[TASK]
Quote, with no changes, the lines that run from the top of the material to the line with "# Finishes: sums", both included.
┌──
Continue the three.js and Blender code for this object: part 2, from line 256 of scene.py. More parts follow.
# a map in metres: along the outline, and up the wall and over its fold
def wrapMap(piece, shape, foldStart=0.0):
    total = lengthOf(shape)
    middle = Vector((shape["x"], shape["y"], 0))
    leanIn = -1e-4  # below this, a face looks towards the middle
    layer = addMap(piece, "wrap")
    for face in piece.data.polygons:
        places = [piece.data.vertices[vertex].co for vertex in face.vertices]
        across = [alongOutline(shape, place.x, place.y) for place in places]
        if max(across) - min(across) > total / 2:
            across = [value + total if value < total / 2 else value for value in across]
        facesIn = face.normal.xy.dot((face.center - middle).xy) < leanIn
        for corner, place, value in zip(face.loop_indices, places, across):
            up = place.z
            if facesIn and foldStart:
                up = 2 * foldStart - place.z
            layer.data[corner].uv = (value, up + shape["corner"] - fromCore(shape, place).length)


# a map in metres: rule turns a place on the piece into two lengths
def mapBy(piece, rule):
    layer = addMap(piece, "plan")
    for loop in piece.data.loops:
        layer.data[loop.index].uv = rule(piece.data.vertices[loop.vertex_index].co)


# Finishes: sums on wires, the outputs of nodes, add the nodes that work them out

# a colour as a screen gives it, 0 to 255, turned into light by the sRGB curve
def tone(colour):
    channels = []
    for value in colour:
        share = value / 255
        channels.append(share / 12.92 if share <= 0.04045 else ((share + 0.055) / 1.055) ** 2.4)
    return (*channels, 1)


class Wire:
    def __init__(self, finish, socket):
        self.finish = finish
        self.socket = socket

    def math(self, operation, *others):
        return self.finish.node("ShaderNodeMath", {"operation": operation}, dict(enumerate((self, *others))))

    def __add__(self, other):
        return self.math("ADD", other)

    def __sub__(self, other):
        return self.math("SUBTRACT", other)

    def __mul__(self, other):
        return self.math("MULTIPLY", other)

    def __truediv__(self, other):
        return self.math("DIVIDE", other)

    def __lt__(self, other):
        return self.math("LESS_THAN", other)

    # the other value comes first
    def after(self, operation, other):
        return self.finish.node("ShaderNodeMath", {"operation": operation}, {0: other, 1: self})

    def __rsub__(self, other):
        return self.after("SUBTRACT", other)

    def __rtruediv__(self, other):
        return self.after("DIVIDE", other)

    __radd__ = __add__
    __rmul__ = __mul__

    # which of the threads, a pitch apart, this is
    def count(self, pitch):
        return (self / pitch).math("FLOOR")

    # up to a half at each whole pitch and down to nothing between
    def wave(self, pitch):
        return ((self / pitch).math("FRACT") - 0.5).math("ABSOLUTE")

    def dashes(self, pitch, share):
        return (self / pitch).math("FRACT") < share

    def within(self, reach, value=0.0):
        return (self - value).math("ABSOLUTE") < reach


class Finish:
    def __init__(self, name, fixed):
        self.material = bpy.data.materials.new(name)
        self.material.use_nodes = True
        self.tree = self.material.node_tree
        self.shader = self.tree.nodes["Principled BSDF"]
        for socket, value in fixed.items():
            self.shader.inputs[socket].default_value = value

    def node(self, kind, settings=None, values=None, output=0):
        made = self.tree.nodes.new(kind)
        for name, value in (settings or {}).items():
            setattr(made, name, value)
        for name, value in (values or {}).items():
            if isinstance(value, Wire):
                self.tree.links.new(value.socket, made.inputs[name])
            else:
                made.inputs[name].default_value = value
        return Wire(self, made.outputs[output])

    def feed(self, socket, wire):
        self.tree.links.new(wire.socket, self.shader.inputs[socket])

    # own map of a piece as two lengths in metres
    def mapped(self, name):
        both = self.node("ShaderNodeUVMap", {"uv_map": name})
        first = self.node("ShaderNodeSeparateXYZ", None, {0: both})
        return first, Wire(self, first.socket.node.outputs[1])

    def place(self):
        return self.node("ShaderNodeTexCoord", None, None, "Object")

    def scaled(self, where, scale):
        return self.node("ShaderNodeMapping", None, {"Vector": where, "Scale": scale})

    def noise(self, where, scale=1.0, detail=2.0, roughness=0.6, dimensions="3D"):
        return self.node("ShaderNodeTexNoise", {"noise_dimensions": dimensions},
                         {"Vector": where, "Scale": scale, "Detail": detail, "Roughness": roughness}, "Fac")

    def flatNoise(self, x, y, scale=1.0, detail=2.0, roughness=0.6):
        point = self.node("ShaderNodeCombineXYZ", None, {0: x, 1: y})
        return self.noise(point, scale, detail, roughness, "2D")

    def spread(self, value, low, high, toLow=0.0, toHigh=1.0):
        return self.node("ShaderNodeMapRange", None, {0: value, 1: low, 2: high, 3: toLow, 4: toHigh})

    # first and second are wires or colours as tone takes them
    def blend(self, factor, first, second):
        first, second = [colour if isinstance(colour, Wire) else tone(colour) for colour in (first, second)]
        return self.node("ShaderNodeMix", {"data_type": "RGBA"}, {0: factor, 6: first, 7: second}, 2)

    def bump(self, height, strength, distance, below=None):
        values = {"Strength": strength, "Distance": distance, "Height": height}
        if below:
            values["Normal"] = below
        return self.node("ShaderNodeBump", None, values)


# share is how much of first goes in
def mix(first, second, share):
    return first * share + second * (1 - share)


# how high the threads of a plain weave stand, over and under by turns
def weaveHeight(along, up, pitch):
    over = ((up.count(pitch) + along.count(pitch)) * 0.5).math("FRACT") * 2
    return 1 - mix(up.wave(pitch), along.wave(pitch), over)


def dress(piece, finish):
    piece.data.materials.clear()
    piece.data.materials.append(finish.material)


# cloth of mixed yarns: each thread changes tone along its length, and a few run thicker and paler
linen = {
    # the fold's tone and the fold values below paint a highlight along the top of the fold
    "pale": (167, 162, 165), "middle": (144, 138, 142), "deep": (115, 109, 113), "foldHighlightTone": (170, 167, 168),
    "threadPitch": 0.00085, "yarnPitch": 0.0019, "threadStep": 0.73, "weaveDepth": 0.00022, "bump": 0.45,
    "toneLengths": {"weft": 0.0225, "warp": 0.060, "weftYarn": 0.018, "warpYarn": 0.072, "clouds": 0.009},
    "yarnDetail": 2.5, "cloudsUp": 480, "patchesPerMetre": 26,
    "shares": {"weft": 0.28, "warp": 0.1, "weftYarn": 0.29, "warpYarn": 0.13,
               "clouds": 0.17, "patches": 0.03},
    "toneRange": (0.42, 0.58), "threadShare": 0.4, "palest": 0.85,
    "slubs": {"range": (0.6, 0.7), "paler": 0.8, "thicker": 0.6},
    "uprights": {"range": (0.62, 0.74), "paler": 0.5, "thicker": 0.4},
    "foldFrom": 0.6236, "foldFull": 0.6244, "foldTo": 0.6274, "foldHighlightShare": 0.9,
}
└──
[ANSWER TO THIS TASK]
Continue the three.js and Blender code for this object: part 2, from line 256 of scene.py. More parts follow.
# a map in metres: along the outline, and up the wall and over its fold
def wrapMap(piece, shape, foldStart=0.0):
    total = lengthOf(shape)
    middle = Vector((shape["x"], shape["y"], 0))
    leanIn = -1e-4  # below this, a face looks towards the middle
    layer = addMap(piece, "wrap")
    for face in piece.data.polygons:
        places = [piece.data.vertices[vertex].co for vertex in face.vertices]
        across = [alongOutline(shape, place.x, place.y) for place in places]
        if max(across) - min(across) > total / 2:
            across = [value + total if value < total / 2 else value for value in across]
        facesIn = face.normal.xy.dot((face.center - middle).xy) < leanIn
        for corner, place, value in zip(face.loop_indices, places, across):
            up = place.z
            if facesIn and foldStart:
                up = 2 * foldStart - place.z
            layer.data[corner].uv = (value, up + shape["corner"] - fromCore(shape, place).length)


# a map in metres: rule turns a place on the piece into two lengths
def mapBy(piece, rule):
    layer = addMap(piece, "plan")
    for loop in piece.data.loops:
        layer.data[loop.index].uv = rule(piece.data.vertices[loop.vertex_index].co)


# Finishes: sums on wires, the outputs of nodes, add the nodes that work them out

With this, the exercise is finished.